## WORK TO BE COMPLETED
Copy each line exactly. Leave nothing out.

## COLLECTED MATERIAL

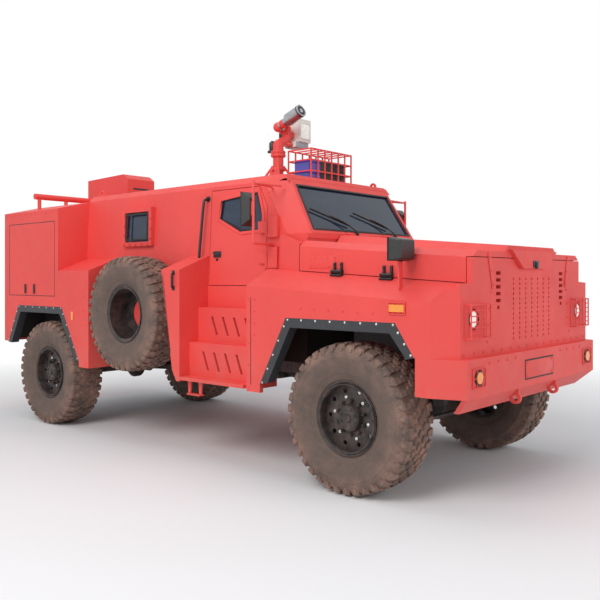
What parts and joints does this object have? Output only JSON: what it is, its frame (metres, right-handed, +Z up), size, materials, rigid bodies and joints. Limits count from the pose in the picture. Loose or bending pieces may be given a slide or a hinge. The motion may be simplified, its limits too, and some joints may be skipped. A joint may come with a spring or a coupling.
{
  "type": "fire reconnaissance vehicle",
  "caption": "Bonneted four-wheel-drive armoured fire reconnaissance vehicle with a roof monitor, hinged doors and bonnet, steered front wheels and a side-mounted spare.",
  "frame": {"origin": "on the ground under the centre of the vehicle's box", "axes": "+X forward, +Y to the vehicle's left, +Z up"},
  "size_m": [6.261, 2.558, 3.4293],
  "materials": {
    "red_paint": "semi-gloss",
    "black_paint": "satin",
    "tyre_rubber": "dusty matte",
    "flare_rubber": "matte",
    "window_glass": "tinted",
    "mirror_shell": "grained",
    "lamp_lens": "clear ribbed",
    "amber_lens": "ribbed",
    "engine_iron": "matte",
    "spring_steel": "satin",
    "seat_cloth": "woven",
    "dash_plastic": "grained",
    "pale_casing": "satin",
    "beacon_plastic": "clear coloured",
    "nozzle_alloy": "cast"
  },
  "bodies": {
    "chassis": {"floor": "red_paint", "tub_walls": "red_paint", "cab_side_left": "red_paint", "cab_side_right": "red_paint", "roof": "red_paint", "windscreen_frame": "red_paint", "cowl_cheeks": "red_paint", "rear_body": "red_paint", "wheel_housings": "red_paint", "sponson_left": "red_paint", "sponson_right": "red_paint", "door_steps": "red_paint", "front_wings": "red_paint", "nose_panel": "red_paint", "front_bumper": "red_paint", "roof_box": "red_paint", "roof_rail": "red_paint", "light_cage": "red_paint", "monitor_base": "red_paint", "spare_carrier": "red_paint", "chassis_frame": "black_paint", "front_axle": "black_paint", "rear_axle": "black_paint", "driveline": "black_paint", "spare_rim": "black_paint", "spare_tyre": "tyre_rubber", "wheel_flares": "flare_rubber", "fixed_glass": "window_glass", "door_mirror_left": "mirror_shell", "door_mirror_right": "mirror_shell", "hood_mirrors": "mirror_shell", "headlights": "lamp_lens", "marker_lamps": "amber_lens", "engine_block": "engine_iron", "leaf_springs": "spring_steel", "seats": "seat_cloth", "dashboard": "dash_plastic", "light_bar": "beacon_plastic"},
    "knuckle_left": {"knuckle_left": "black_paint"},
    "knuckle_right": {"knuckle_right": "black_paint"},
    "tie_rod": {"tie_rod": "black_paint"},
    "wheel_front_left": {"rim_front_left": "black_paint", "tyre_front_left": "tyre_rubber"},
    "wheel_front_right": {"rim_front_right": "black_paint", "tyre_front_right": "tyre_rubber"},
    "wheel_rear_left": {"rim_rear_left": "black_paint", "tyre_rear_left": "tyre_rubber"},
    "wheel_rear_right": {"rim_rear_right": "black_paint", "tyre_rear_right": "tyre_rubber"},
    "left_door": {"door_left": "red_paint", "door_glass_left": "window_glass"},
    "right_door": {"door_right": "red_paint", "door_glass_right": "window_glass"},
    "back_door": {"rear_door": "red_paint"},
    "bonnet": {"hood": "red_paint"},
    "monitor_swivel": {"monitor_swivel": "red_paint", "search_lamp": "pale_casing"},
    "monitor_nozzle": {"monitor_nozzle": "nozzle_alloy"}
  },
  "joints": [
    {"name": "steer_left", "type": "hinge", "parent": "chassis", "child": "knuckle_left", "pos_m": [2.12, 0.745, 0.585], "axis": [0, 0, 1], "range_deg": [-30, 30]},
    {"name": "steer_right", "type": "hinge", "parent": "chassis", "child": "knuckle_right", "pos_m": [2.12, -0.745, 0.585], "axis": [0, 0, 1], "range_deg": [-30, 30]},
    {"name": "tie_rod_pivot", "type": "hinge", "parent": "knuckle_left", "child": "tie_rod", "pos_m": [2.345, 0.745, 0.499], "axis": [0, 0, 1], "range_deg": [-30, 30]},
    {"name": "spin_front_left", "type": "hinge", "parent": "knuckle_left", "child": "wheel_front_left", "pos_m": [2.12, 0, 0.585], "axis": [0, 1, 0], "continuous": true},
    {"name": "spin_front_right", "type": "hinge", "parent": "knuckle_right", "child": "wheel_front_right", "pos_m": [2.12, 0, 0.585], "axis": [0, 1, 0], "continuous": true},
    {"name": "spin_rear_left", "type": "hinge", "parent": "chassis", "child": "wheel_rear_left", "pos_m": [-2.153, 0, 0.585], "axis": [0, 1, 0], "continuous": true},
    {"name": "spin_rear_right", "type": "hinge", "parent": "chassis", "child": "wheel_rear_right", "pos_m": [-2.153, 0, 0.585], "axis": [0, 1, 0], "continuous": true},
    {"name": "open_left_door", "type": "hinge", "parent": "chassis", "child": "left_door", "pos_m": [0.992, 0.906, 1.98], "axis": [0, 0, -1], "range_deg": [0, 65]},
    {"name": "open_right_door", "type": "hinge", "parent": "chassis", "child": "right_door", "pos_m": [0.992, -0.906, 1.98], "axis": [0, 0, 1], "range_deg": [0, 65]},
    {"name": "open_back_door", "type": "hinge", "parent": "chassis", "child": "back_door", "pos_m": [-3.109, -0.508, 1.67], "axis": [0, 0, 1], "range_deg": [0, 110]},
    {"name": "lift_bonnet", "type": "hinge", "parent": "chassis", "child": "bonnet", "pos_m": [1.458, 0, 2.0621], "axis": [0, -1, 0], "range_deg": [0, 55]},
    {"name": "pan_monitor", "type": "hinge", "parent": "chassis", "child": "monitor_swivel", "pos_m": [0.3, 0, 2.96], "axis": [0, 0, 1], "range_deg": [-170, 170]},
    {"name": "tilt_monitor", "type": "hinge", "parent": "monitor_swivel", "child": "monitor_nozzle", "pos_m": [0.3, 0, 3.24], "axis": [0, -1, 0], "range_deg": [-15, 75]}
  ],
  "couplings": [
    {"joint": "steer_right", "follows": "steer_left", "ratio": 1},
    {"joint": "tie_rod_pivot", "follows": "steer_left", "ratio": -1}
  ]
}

## EXERCISE OUTPUT
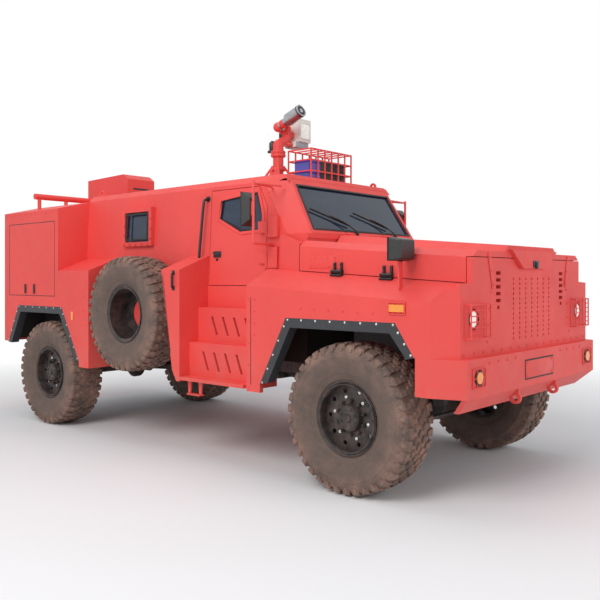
What parts and joints does this object have? Output only JSON: what it is, its frame (metres, right-handed, +Z up), size, materials, rigid bodies and joints. Limits count from the pose in the picture. Loose or bending pieces may be given a slide or a hinge. The motion may be simplified, its limits too, and some joints may be skipped. A joint may come with a spring or a coupling.
{
  "type": "fire reconnaissance vehicle",
  "caption": "Bonneted four-wheel-drive armoured fire reconnaissance vehicle with a roof monitor, hinged doors and bonnet, steered front wheels and a side-mounted spare.",
  "frame": {"origin": "on the ground under the centre of the vehicle's box", "axes": "+X forward, +Y to the vehicle's left, +Z up"},
  "size_m": [6.261, 2.558, 3.4293],
  "materials": {
    "red_paint": "semi-gloss",
    "black_paint": "satin",
    "tyre_rubber": "dusty matte",
    "flare_rubber": "matte",
    "window_glass": "tinted",
    "mirror_shell": "grained",
    "lamp_lens": "clear ribbed",
    "amber_lens": "ribbed",
    "engine_iron": "matte",
    "spring_steel": "satin",
    "seat_cloth": "woven",
    "dash_plastic": "grained",
    "pale_casing": "satin",
    "beacon_plastic": "clear coloured",
    "nozzle_alloy": "cast"
  },
  "bodies": {
    "chassis": {"floor": "red_paint", "tub_walls": "red_paint", "cab_side_left": "red_paint", "cab_side_right": "red_paint", "roof": "red_paint", "windscreen_frame": "red_paint", "cowl_cheeks": "red_paint", "rear_body": "red_paint", "wheel_housings": "red_paint", "sponson_left": "red_paint", "sponson_right": "red_paint", "door_steps": "red_paint", "front_wings": "red_paint", "nose_panel": "red_paint", "front_bumper": "red_paint", "roof_box": "red_paint", "roof_rail": "red_paint", "light_cage": "red_paint", "monitor_base": "red_paint", "spare_carrier": "red_paint", "chassis_frame": "black_paint", "front_axle": "black_paint", "rear_axle": "black_paint", "driveline": "black_paint", "spare_rim": "black_paint", "spare_tyre": "tyre_rubber", "wheel_flares": "flare_rubber", "fixed_glass": "window_glass", "door_mirror_left": "mirror_shell", "door_mirror_right": "mirror_shell", "hood_mirrors": "mirror_shell", "headlights": "lamp_lens", "marker_lamps": "amber_lens", "engine_block": "engine_iron", "leaf_springs": "spring_steel", "seats": "seat_cloth", "dashboard": "dash_plastic", "light_bar": "beacon_plastic"},
    "knuckle_left": {"knuckle_left": "black_paint"},
    "knuckle_right": {"knuckle_right": "black_paint"},
    "tie_rod": {"tie_rod": "black_paint"},
    "wheel_front_left": {"rim_front_left": "black_paint", "tyre_front_left": "tyre_rubber"},
    "wheel_front_right": {"rim_front_right": "black_paint", "tyre_front_right": "tyre_rubber"},
    "wheel_rear_left": {"rim_rear_left": "black_paint", "tyre_rear_left": "tyre_rubber"},
    "wheel_rear_right": {"rim_rear_right": "black_paint", "tyre_rear_right": "tyre_rubber"},
    "left_door": {"door_left": "red_paint", "door_glass_left": "window_glass"},
    "right_door": {"door_right": "red_paint", "door_glass_right": "window_glass"},
    "back_door": {"rear_door": "red_paint"},
    "bonnet": {"hood": "red_paint"},
    "monitor_swivel": {"monitor_swivel": "red_paint", "search_lamp": "pale_casing"},
    "monitor_nozzle": {"monitor_nozzle": "nozzle_alloy"}
  },
  "joints": [
    {"name": "steer_left", "type": "hinge", "parent": "chassis", "child": "knuckle_left", "pos_m": [2.12, 0.745, 0.585], "axis": [0, 0, 1], "range_deg": [-30, 30]},
    {"name": "steer_right", "type": "hinge", "parent": "chassis", "child": "knuckle_right", "pos_m": [2.12, -0.745, 0.585], "axis": [0, 0, 1], "range_deg": [-30, 30]},
    {"name": "tie_rod_pivot", "type": "hinge", "parent": "knuckle_left", "child": "tie_rod", "pos_m": [2.345, 0.745, 0.499], "axis": [0, 0, 1], "range_deg": [-30, 30]},
    {"name": "spin_front_left", "type": "hinge", "parent": "knuckle_left", "child": "wheel_front_left", "pos_m": [2.12, 0, 0.585], "axis": [0, 1, 0], "continuous": true},
    {"name": "spin_front_right", "type": "hinge", "parent": "knuckle_right", "child": "wheel_front_right", "pos_m": [2.12, 0, 0.585], "axis": [0, 1, 0], "continuous": true},
    {"name": "spin_rear_left", "type": "hinge", "parent": "chassis", "child": "wheel_rear_left", "pos_m": [-2.153, 0, 0.585], "axis": [0, 1, 0], "continuous": true},
    {"name": "spin_rear_right", "type": "hinge", "parent": "chassis", "child": "wheel_rear_right", "pos_m": [-2.153, 0, 0.585], "axis": [0, 1, 0], "continuous": true},
    {"name": "open_left_door", "type": "hinge", "parent": "chassis", "child": "left_door", "pos_m": [0.992, 0.906, 1.98], "axis": [0, 0, -1], "range_deg": [0, 65]},
    {"name": "open_right_door", "type": "hinge", "parent": "chassis", "child": "right_door", "pos_m": [0.992, -0.906, 1.98], "axis": [0, 0, 1], "range_deg": [0, 65]},
    {"name": "open_back_door", "type": "hinge", "parent": "chassis", "child": "back_door", "pos_m": [-3.109, -0.508, 1.67], "axis": [0, 0, 1], "range_deg": [0, 110]},
    {"name": "lift_bonnet", "type": "hinge", "parent": "chassis", "child": "bonnet", "pos_m": [1.458, 0, 2.0621], "axis": [0, -1, 0], "range_deg": [0, 55]},
    {"name": "pan_monitor", "type": "hinge", "parent": "chassis", "child": "monitor_swivel", "pos_m": [0.3, 0, 2.96], "axis": [0, 0, 1], "range_deg": [-170, 170]},
    {"name": "tilt_monitor", "type": "hinge", "parent": "monitor_swivel", "child": "monitor_nozzle", "pos_m": [0.3, 0, 3.24], "axis": [0, -1, 0], "range_deg": [-15, 75]}
  ],
  "couplings": [
    {"joint": "steer_right", "follows": "steer_left", "ratio": 1},
    {"joint": "tie_rod_pivot", "follows": "steer_left", "ratio": -1}
  ]
}